I still think that the idea of a game that is explicitly designed around the idea of creating a sort of personality profile is a strong one. Activision's 1983 game Alter Ego did this as well - it adjusted your stats based on your decisions, so that in the teenage segment, for instance, borrowing your dad's car without permission might win you a courage point and lose you a trustworthiness point, while not doing so would swing things the opposite way. Later, your courage might be tested when you have the opportunity to ask a popular girl to the prom, or your trustworthiness might come into play when your boss sends you to drop off the day's deposits at the bank, and your past decisions shaped the course of action the game would allow you to take.

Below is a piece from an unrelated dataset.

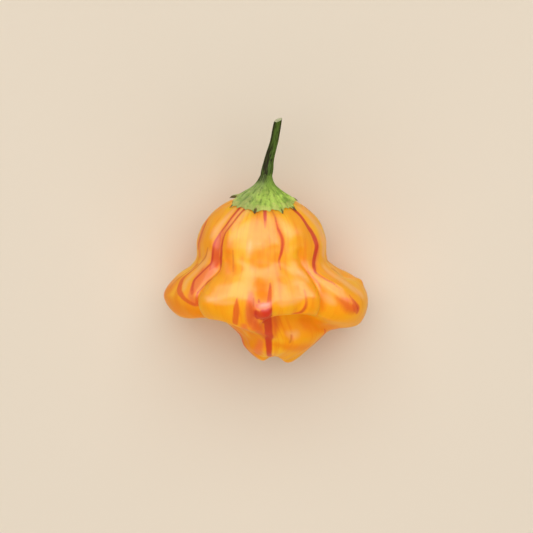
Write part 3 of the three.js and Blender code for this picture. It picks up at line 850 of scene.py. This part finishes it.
def stem_mesh():
    last = len(STEM_PATH) - 1
    turns = np.linspace(0, 2 * np.pi, STEM_COLUMNS, endpoint=False)
    turned, along = np.meshgrid(turns, np.linspace(0, last, STEM_ROWS))
    level = np.ones_like(turned)
    path = (along_rows([row[k] * level for row in STEM_PATH], along) for k in range(4))
    across, height, up, radius = path
    for count, twist, ridge in STEM_RIDGES:
        radius = radius + ridge * np.cos(count * turned + twist * along)
    x = radius * np.cos(turned)
    z = radius * np.sin(turned)
    slant = fade_between(along / last, STEM_CUT_START, 1) * STEM_CUT_SLANT * (x - z)
    body = lay_down(across + x, height + slant, up + z)
    end = body[-1:]
    middle = end.mean(1, keepdims=True)
    face = [middle + (end - middle) * share + np.array([0, rise, 0]) for share, rise, _ in STEM_CUT_FACE]
    points = np.concatenate([body, *face])
    stem = closed_loft("stem_stalk", points[1:-1], points[0].mean(0), points[-1, 0])
    level = np.ones(points.shape[:2])
    turned = turns * level
    length = np.append(along[:, 0], [last] * len(face))[:, None] * level
    cut = np.append(np.zeros(STEM_ROWS), [row[2] for row in STEM_CUT_FACE])[:, None] * level
    grain = np.stack([np.cos(turned), np.sin(turned), STEM_GRAIN_ALONG * length], -1)
    paint(stem, "grain", over_points(grain))
    paint(stem, "along", over_points(length / last))
    paint(stem, "shade_side", over_points(np.cos(turned - math.radians(STEM_SHADED_SIDE))))
    paint(stem, "cut", over_points(cut))
    return stem


# ---------------------------------------------------------------- the calyx's and the stem's finish

GREEN = colour(138, 168, 66)
GREEN_DEEP = colour(78, 100, 40)
GREEN_LIGHT = colour(188, 216, 96)
# painted shade: the calyx's green on its shaded side
SHADED_GREEN = colour(152, 168, 104)
RIM_PALE = colour(200, 196, 112)
TIP_BROWN = colour(96, 80, 44)
STEM_GREEN = colour(84, 106, 40)
STEM_BROWN = colour(36, 27, 14)
CUT_FACE = colour(186, 188, 148)


def calyx_finish():
    leaf = Finish("calyx_leaf")
    grain = leaf.attribute("grain", "Vector")
    share = leaf.attribute("share")
    side = leaf.attribute("shade_side")
    streak = leaf.noise(grain, (1.8, 1.8, 2.2), 4.0, 0.6)
    patch = leaf.noise(grain, (0.45, 0.45, 2.2))
    blotch = leaf.noise(grain, (0.9, 0.9, 3.2))
    speck = leaf.noise(grain, (3.5, 3.5, 14.0), 3.0, 0.6)
    tint = leaf.mix(GREEN, GREEN_LIGHT, leaf.fade(patch, 0.4, 0.62) * leaf.fade(share, 0.3, 0.55))
    # painted shade: greyer green on the calyx's shaded side
    tint = leaf.mix(tint, SHADED_GREEN, leaf.fade(side + (patch - 0.5), -0.1, 0.9) * 0.75)
    # painted light: lighter green on the front, where the calyx faces up to the light
    front = leaf.fade(leaf.attribute("front") + (patch - 0.5) * 1.5, 0.3, 0.9)
    tint = leaf.mix(tint, GREEN_LIGHT, front * leaf.fade(share, 0.46, 0.66) * 0.8)
    tint = leaf.mix(tint, RIM_PALE, leaf.fade(blotch, 0.52, 0.7) * leaf.fade(share, 0.35, 0.6) * 0.45)
    tint = leaf.mix(tint, GREEN, leaf.fade(0.5 - blotch, 0.04, 0.2) * 0.6)
    tint = leaf.mix(tint, GREEN_DEEP, leaf.fade(streak, 0.5, 0.68) * (1.0 - 0.65 * share))
    # painted shade: deeper green in the hollows of the wrinkles and along the fissure
    tint = leaf.mix(tint, GREEN_DEEP, leaf.fade(leaf.attribute("groove"), 0.02, 0.14) * 0.22)
    tint = leaf.mix(tint, GREEN_DEEP, leaf.fade(speck, 0.52, 0.72) * 0.38)
    tint = leaf.mix(tint, STEM_GREEN, 0.85 - 0.85 * leaf.fade(share + (streak - 0.5) * 0.3, 0.1, 0.34))
    dark_end = 1 - leaf.fade(share + (streak - 0.5) * 0.35, 0.24, 0.35)
    dark_side = leaf.fade(side + (speck - 0.5) * 1.8, -0.1, 0.35) * dark_end
    tint = leaf.mix(tint, STEM_BROWN, dark_side * leaf.fade(streak, 0.36, 0.54) * 0.9)
    rim = leaf.fade(share + (blotch - 0.5) * 0.5, 0.84, 0.98)
    tint = leaf.mix(tint, RIM_PALE, rim * 0.45)
    tint = leaf.mix(tint, TIP_BROWN, leaf.fade(leaf.attribute("tip") + (speck - 0.5) * 0.6, 0.5, 0.95))
    return leaf.surface({
        "Base Color": tint,
        "Roughness": 0.55 + 0.2 * streak,
        "Normal": leaf.bump(streak * 0.6 + speck * 0.4, 0.35),
        "Specular IOR Level": 0.025,
        "Subsurface Weight": 0.08,
        "Subsurface Radius": (0.4, 0.6, 0.2),
        "Subsurface Scale": 0.001,
    })


def stem_finish():
    bark = Finish("stem_bark")
    grain = bark.attribute("grain", "Vector")
    along = bark.attribute("along")
    side = bark.attribute("shade_side")
    streak = bark.noise(grain, (1.6, 1.6, 1.0), 4.0, 0.6)
    speck = bark.noise(grain, (3.0, 3.0, 4.5), 3.0, 0.6)
    tint = bark.mix(STEM_GREEN, GREEN_DEEP, bark.fade(streak, 0.42, 0.6) * 0.8)
    tint = bark.mix(tint, STEM_BROWN, bark.fade(speck, 0.5, 0.66) * 0.75)
    low_dark = (1 - bark.fade(along, 0.5, 0.7)) * bark.fade(side + (speck - 0.5) * 2.0, -0.15, 0.4)
    tint = bark.mix(tint, STEM_BROWN, low_dark * bark.fade(streak, 0.4, 0.55) * 0.95)
    # painted shade: darker along both sides of the stem towards its cut end, where it turns away from the
    # light
    edge_dark = bark.fade(along, 0.5, 0.7) * bark.fade(side + (streak - 0.5) * 0.8, 0.5, 0.95)
    tint = bark.mix(tint, STEM_BROWN, edge_dark * 0.75)
    far_dark = bark.fade(along, 0.6, 0.8) * (1 - bark.fade(side + (streak - 0.5) * 0.9, -0.55, -0.05))
    tint = bark.mix(tint, STEM_BROWN, far_dark * 0.8)
    tint = bark.mix(tint, CUT_FACE, bark.fade(bark.attribute("cut"), 0.55, 0.95))
    return bark.surface({
        "Base Color": tint,
        "Roughness": 0.55 + 0.2 * speck,
        "Normal": bark.bump(streak * 0.6 + speck * 0.4, 0.3),
        "Specular IOR Level": 0.025,
    })


# ---------------------------------------------------------------- pieces


def place_pieces():
    """Makes the three pieces, and moves them together to where the frame holds the pod."""
    skin = Skin(POD_COLUMNS, POD_STEPS_PER_RING)
    skin.shape()
    low, high = (np.array(corner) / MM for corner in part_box("pod"))
    own_low, own_high = skin.points.min((0, 1)), skin.points.max((0, 1))
    shift = (low + high - own_low - own_high) / 2
    shift[2] = 0
    pod = closed_loft("pod_flesh", skin.points[1:-1], skin.points[0, 0], skin.points[-1, 0])
    mark_pod(pod, skin)
    pieces = [
        (pod, "pod", "pod_skin", pod_finish()),
        (calyx_mesh(), "calyx", "calyx_leaf", calyx_finish()),
        (stem_mesh(), "stem", "stem_bark", stem_finish()),
    ]
    for piece, node, slot, finish in pieces:
        piece.data.transform(Matrix.Translation(Vector(shift * MM)))
        piece.data.materials.append(finish)
        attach(piece, "root")
        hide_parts(node)


place_pieces()

# ---------------------------------------------------------------- floor, light and camera

FLOOR_COLOUR = colour(224, 210, 190)
FLOOR_SIDE = 3.0
LAMPS = [  # name, size, place, power in watts, lights the skin, shows in the gloss
    ("softbox", (3.2, 0.22), (0.0, 0.26, 0.68), 28.0, False, True),
    ("window", (3.6, 0.75), (0.0, 0.57, 0.57), 138.0, False, True),
    ("overhead_fill", (1.4, 1.4), (0.0, 0.36, 0.9), 11.0, True, False),
    ("front_fill", (1.6, 0.8), (0.0, -0.8, 0.45), 3.9, True, False),
]
FILL_STRENGTH = 0.27
CAMERA_HEIGHT = 0.45
CAMERA_PLACE = (0.00015, -0.00614, CAMERA_HEIGHT)
FLOOR_IN_VIEW = 0.135915  # from one side of the camera's view to the other


def floor():
    half = FLOOR_SIDE / 2
    mesh = bpy.data.meshes.new("floor")
    corners = [(-half, -half, 0), (half, -half, 0), (half, half, 0), (-half, half, 0)]
    mesh.from_pydata(corners, [], [(0, 1, 2, 3)])
    paper = Finish("floor_paper")
    sockets = {"Base Color": FLOOR_COLOUR, "Roughness": 0.8, "Specular IOR Level": 0.0}
    mesh.materials.append(paper.surface(sockets))
    plane = put_in_scene("floor", mesh)


def lamps():
    for name, size, place, power, lights, in_gloss in LAMPS:
        lamp = bpy.data.lights.new(name, "AREA")
        lamp.shape = "RECTANGLE"
        lamp.size, lamp.size_y = size
        lamp.energy = power
        stand = put_in_scene(name, lamp)
        stand.location = place
        stand.visible_diffuse = lights
        stand.visible_glossy = in_gloss
        stand.rotation_euler = (-Vector(place)).to_track_quat("-Z", "Y").to_euler()


def room_fill():
    world = bpy.data.worlds.new("room")
    world.use_nodes = True
    background = world.node_tree.nodes["Background"]
    background.inputs["Color"].default_value = (1, 1, 1, 1)
    background.inputs["Strength"].default_value = FILL_STRENGTH
    bpy.context.scene.world = world


def camera():
    lens = bpy.data.cameras.new("camera")
    lens.angle = 2 * math.atan(0.5 * FLOOR_IN_VIEW / CAMERA_HEIGHT)
    lens.clip_start = 0.01
    view = put_in_scene("camera", lens)
    view.location = CAMERA_PLACE
    bpy.context.scene.camera = view


floor()
lamps()
room_fill()
camera()
bpy.context.scene.view_settings.view_transform = "Standard"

The Erudition Chamber doesn't really do this, though. It just keeps score. Solve a puzzle by looking under and behind things, and you get a Seer point. Solve it by swinging an axe at the appropriate object, and you get a Warrior point. There are four categories and four points to be had, so it's pretty blunt, and categories are assigned on the basis of single actions like how exactly you open a door or climb a flight of stairs. I'd been imagining something more along the lines of a system that measured to what extent you conversed with other characters, fiddled with gadgets, wasted time, etc... something like Lucasarts's Indiana Jones and the Fate of Atlantis, in which the middlegame split into three paths depending on your inclinations: Fists, Wits, and Team. (It will probably come as no surprise that I went with Team.) In retrospect, what I was imagining was probably too ambitious for a comp game; on the other hand, I've seen some pretty ambitious comp games in years past.

Furthermore, the situation in The Erudition Chamber is highly artificial: you're not solving puzzles in the course of having an adventure, or completing a mission, but rather are just stuck in a puzzle box. I was surprised to find that after getting past the first obstacle, I was offered the chance to escape the chamber, and that taking advantage of this opportunity ended the game on a downbeat note - wasn't escaping the chamber my goal? Apparently not. It seems I was supposed to want to continue solving puzzles for the sheer pleasure of solving puzzles. And I guess it's not unreasonable to think that players might do this - why start up a puzzle-box game in the first place if you don't want to solve puzzles? But I wasn't interested in solving puzzles, really; I was interested in seeing what sort of character I would create. I got my answer: I'd create a character who was done in six moves.

This brings us back to an issue I've brought up in the past when reviewing IF - just as a writer of straight prose needs to give the reader a reason to continue turning pages, an IF writer needs to give the player a reason to type something other than "quit." Simply presenting a challenge is insufficient: it's the writer's job to motivate the player to want to take on that challenge. Usually, this means the promise of a reward: the reward of good prose. Funny responses to commands, interesting plot developments, that sort of thing. The Erudition Chamber falls short on these counts. In fact, the game is seriously hobbled by the prose that comprises it. The author repeatedly misuses commas, misspells words, and gets verb forms wrong. (One sentence in the opening of the game reads, "It was awful, luckily no one had been standing in the central hall when it happened but one of the Keep's ferrets was, and the result was not pretty.") Every game has a typo or two, of course, but this goes beyond the occasional glitch. I'd strongly suggest that writers who aren't confident about their mastery of English usage team up with people who are.

Still, The Erudition Chamber is more impressive than the Erasmatron.